## EXERCISE PROMPT
How many of the lines below hold the word "picture"? Answer only with the number.

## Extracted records
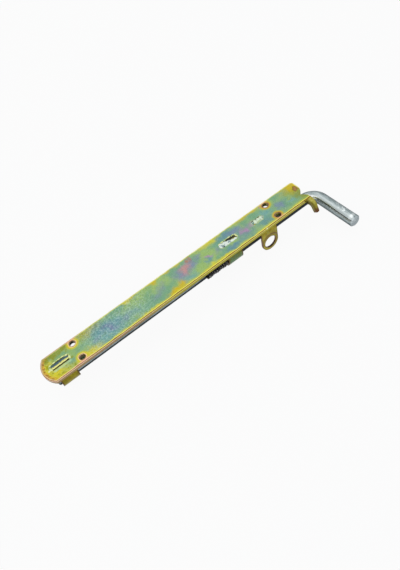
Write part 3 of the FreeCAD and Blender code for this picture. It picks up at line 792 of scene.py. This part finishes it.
def seen_rays(tree):
    """1 for rays that show the background, straight on, mirrored or through glass, else 0."""
    rays = tree.nodes.new("ShaderNodeLightPath").outputs
    seen = rays["Is Camera Ray"]
    for kind in ("Is Glossy Ray", "Is Transmission Ray"):
        either = tree.nodes.new("ShaderNodeMath")
        either.operation = "MAXIMUM"
        tree.links.new(seen, either.inputs[0])
        tree.links.new(rays[kind], either.inputs[1])
        seen = either.outputs[0]
    return seen


deselect()
bpy.ops.mesh.primitive_plane_add(size=8, location=(0, 0, FLOOR_Z))
floor = bpy.context.object
floor.name = "floor"
floor_graph = Graph("white_floor")
floor_graph.finish(FLOOR_GREY, 0.9)
glow = floor_graph.nodes.new("ShaderNodeEmission")
glow.inputs["Strength"].default_value = 1.0
blend_in = floor_graph.nodes.new("ShaderNodeMixShader")
seen = seen_rays(floor_graph.material.node_tree)
floor_graph.feed(blend_in.inputs[0], floor_graph.math("MULTIPLY", seen, FLOOR_GLOW))
floor_graph.feed(blend_in.inputs[1], floor_graph.shader.outputs[0])
floor_graph.feed(blend_in.inputs[2], glow.outputs[0])
floor_graph.feed(floor_graph.nodes["Material Output"].inputs["Surface"], blend_in.outputs[0])
floor.data.materials.append(floor_graph.material)

world = bpy.data.worlds.new("studio")
scene.world = world
world.use_nodes = True
sky = world.node_tree
background = sky.nodes["Background"]
background.inputs["Strength"].default_value = 1.0
shade = sky.nodes.new("ShaderNodeMix")
shade.data_type = "RGBA"
sky.links.new(seen_rays(sky), shade.inputs["Factor"])
unseen, shown = [socket for socket in shade.inputs if socket.type == "RGBA"]
unseen.default_value = STUDIO_GREY
shown.default_value = WHITE
sky.links.new(next(s for s in shade.outputs if s.type == "RGBA"), background.inputs["Color"])


def soft_box(name, place, target, length, breadth, power):
    lamp = bpy.data.lights.new(name, "AREA")
    lamp.shape = "RECTANGLE"
    lamp.size = length
    lamp.size_y = breadth
    lamp.energy = power
    holder = bpy.data.objects.new(name, lamp)
    scene.collection.objects.link(holder)
    way = (Vector(target) - Vector(place)).normalized()
    facing = way.to_track_quat("-Z", "Y").to_matrix().to_4x4()
    holder.matrix_world = Matrix.Translation(place) @ facing


soft_box("back_box", (0.3, 0.75, 0.95), (0, 0, 0), 1.3, 1.3, 2.0)
soft_box("overhead_box", (-0.25, -0.15, 1.0), (0, 0, 0), 0.9, 0.9, 0.8)
soft_box("front_box", (-0.35, -0.95, 0.35), (0, 0, 0), 1.2, 0.8, 0.8)
soft_box("left_box", (-0.85, -0.30, 0.50), (0.15, -0.05, 0), 1.2, 1.2, 1.2)

# The camera fitted to the photograph: its lens, where its axis meets the photograph in
# pixels, and its place in the object's frame.
PHOTO_WIDTH, PHOTO_HEIGHT = 400, 570
AXIS_ACROSS, AXIS_DOWN = 201.86, 293.53
LENS = 36.69
CAMERA_AT = (-0.1315, -0.3303, 0.4207)
camera_data = bpy.data.cameras.new("camera")
camera_data.lens = LENS
camera_data.shift_x = (PHOTO_WIDTH / 2 - AXIS_ACROSS) / PHOTO_HEIGHT
camera_data.shift_y = (AXIS_DOWN - PHOTO_HEIGHT / 2) / PHOTO_HEIGHT
camera = bpy.data.objects.new("camera", camera_data)
scene.collection.objects.link(camera)
right = Vector((0.778, -0.602, -0.179))
up = Vector((0.576, 0.569, 0.588))
back = right.cross(up).normalized()
up = back.cross(right).normalized()
right.normalize()
turn = Matrix((right, up, back)).transposed()
camera.matrix_world = Matrix.Translation(CAMERA_AT) @ turn.to_4x4()
scene.camera = camera
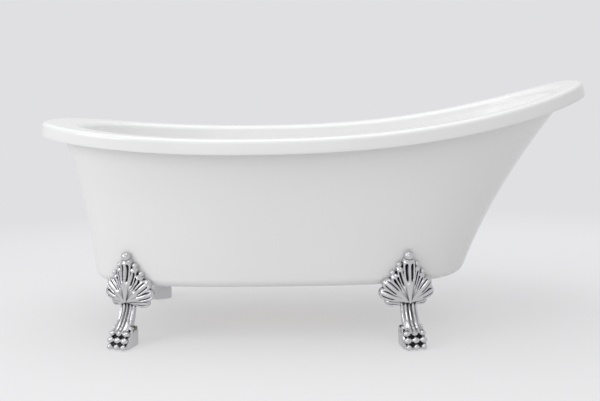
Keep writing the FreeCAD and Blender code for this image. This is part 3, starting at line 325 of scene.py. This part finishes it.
def bowl_row(angle, grow, rise):
    """Points round the bowl's wall, which sweeps as a quarter ellipse from floor to rim: it rises
    by 1 - cos t and spreads by a mean of that and sin t, in which each end's rake is the weight."""
    rising, spreading = 1 - math.cos(angle), math.sin(angle)
    spread = WALL_RAKES * rising + (1 - WALL_RAKES) * spreading
    ends = FLOOR_ENDS + (WALL_TOPS - FLOOR_ENDS) * spread + grow
    squareness = FLOOR_SQUARENESS + (RIM_SQUARENESS - FLOOR_SQUARENESS) * rising
    low = FLOOR_HEIGHT - grow
    return raised(outline(ends, squareness), low + (sheer(RIM_INNER[:, 0]) + rise - low) * rising)


def floor_rows(row, shares):
    """Level rows from the waste hole out to a given row, along straight lines from the hole."""
    centre = np.array((WASTE_PLACE, 0, row[0, 2]))
    spoke = row - centre
    hole = centre + spoke * WASTE_HOLE / np.linalg.norm(spoke, axis=1, keepdims=True)
    return [hole + (row - hole) * share for share in shares]


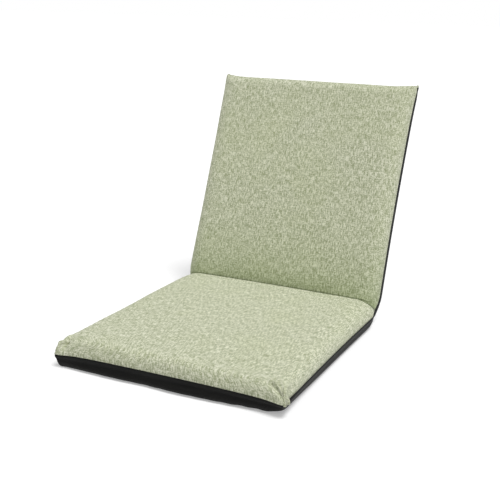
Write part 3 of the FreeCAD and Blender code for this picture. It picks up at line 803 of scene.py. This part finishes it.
# name, dark, light, grain, roughness, metallic, bump depth and stretch of every slot
grains = {
    "painted_tube": ("powder_coat", (0.02, 0.02, 0.022), (0.05, 0.05, 0.055), 0.9, 0.45, 0.0, 0.05),
    "plated_steel": (
        "zinc_plate", (0.42, 0.42, 0.4), (0.66, 0.66, 0.63), 5, 0.34, 1.0, 0.02, (1, 1, 6)
    ),
    "rivet_steel": ("bright_steel", (0.5, 0.5, 0.5), (0.68, 0.68, 0.67), 2, 0.28, 1.0, 0.02),
    "spring_steel": ("blued_steel", (0.09, 0.1, 0.14), (0.2, 0.22, 0.28), 3, 0.35, 1.0, 0.01),
    "washer_nylon": ("nylon", (0.68, 0.67, 0.61), (0.78, 0.77, 0.72), 1.5, 0.5, 0.0, 0.02),
    "zip_nylon": ("zip_nylon", (0.012, 0.012, 0.012), (0.035, 0.035, 0.035), 0.8, 0.45, 0.0, 0.04),
    "zip_metal": ("zip_enamel", (0.015, 0.015, 0.016), (0.04, 0.04, 0.042), 1.2, 0.3, 0.3, 0.01),
    "foam": ("foam", (0.7, 0.66, 0.5), (0.86, 0.82, 0.68), 1.2, 0.95, 0.0, 0.3),
}
finishes = {slot: grained(*row) for slot, row in grains.items()}
finishes.update(green_cloth=linen.material, black_cloth=felt.material)
zip_finishes = (
    (teeth, "zip_nylon"), (stitches, "zip_nylon"), (tape, "black_cloth"), (tab, "zip_metal")
)
for piece, slot in zip_finishes:
    piece.data.materials.append(finishes[slot])
for row in frame["record"]["subparts"]:
    node = frame["nodes"][row["node"]]
    node.data.materials.clear()
    node.data.materials.append(finishes[row["material_slot"]])
print(len(frame["nodes"]), "CAD nodes finished")

# %% [markdown]
# Studio
# A plain pale floor, one wide soft lamp from above, a little to the front and the right, and an
# even white world. The camera sees the world and the floor as white, and the floor keeps the
# chair's shadow.

# %% Floor and world
floor_size = 60.0
floor_grid = np.array([[-1, -1, 0], [1, -1, 0], [1, 1, 0], [-1, 1, 0]], float) * floor_size / 2
floor = mesh_piece("floor", floor_grid, np.array([[0, 1, 2, 3]]))
ground = Finish("pale_floor", Roughness=0.9, Specular_IOR_Level=0.0)
mottle = ground.noise(ground.place(), 1.5, 2.0)
ground.set("Base Color", ground.mixed(mottle, (0.80, 0.80, 0.80), (0.84, 0.84, 0.84)))
rays = ground.tree.nodes.new("ShaderNodeLightPath")
seen = Wire(ground, rays.outputs["Is Camera Ray"]) + Wire(ground, rays.outputs["Is Glossy Ray"])
seen = seen + Wire(ground, rays.outputs["Is Transmission Ray"])
glow = ground.node("ShaderNodeEmission", None, {"Color": (1.0, 1.0, 1.0), "Strength": 0.32})
plain = Wire(ground, ground.shader.outputs[0])
lit = ground.node("ShaderNodeAddShader", None, {0: plain, 1: glow})
both = ground.node("ShaderNodeMixShader", None, {0: seen, 1: plain, 2: lit})
ground.tree.links.new(both.socket, ground.output.inputs["Surface"])
floor.data.materials.append(ground.material)

world = bpy.data.worlds.new("studio")
bpy.context.scene.world = world
world.use_nodes = True
sky = world.node_tree
backdrop = sky.nodes["Background"]
backdrop.inputs["Color"].default_value = (1.0, 1.0, 1.0, 1.0)
backdrop.inputs["Strength"].default_value = 0.45
white = sky.nodes.new("ShaderNodeBackground")
white.inputs["Color"].default_value = (1.0, 1.0, 1.0, 1.0)
sky_rays = sky.nodes.new("ShaderNodeLightPath")
sky_mix = sky.nodes.new("ShaderNodeMixShader")
sky.links.new(sky_rays.outputs["Is Camera Ray"], sky_mix.inputs[0])
sky.links.new(backdrop.outputs[0], sky_mix.inputs[1])
sky.links.new(white.outputs[0], sky_mix.inputs[2])
sky.links.new(sky_mix.outputs[0], sky.nodes["World Output"].inputs["Surface"])

# %% Lamps


def sun(name, towards, width_degrees, power):
    """An even lamp far away in one direction; its width makes the shadows soft."""
    data = bpy.data.lights.new(name, "SUN")
    data.angle = math.radians(width_degrees)
    data.energy = power
    made = bpy.data.objects.new(name, data)
    made.rotation_euler = Vector(towards).to_track_quat("Z", "Y").to_euler()
    bpy.context.scene.collection.objects.link(made)


sun("key_lamp", (0.32, -0.09, 0.94), 26, 0.61 * math.pi)

# %% [markdown]
# Camera
# The photograph looks at the chair from the front and to its right, a little from above. The
# lens comes from the same fit: its length is in pixels of a 500 pixel frame.

# %% Camera
focal_pixels = 886
frame_pixels = 500
sensor_width = 36
view_yaw = math.radians(24.95)
view_pitch = math.radians(15.72)
view_roll = math.radians(1.38)
camera_place = (0.767, -1.546, 0.693)
camera_data = bpy.data.cameras.new("camera")
camera_data.sensor_width = sensor_width
camera_data.lens = focal_pixels * sensor_width / frame_pixels
camera = bpy.data.objects.new("camera", camera_data)
camera.location = camera_place
level = Euler((math.pi / 2 - view_pitch, 0, view_yaw)).to_matrix()
camera.rotation_euler = (level @ Matrix.Rotation(view_roll, 3, "Z")).to_euler()
bpy.context.scene.collection.objects.link(camera)
bpy.context.scene.camera = camera
bpy.context.scene.view_settings.view_transform = "Standard"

## EXERCISE RESPONSE
2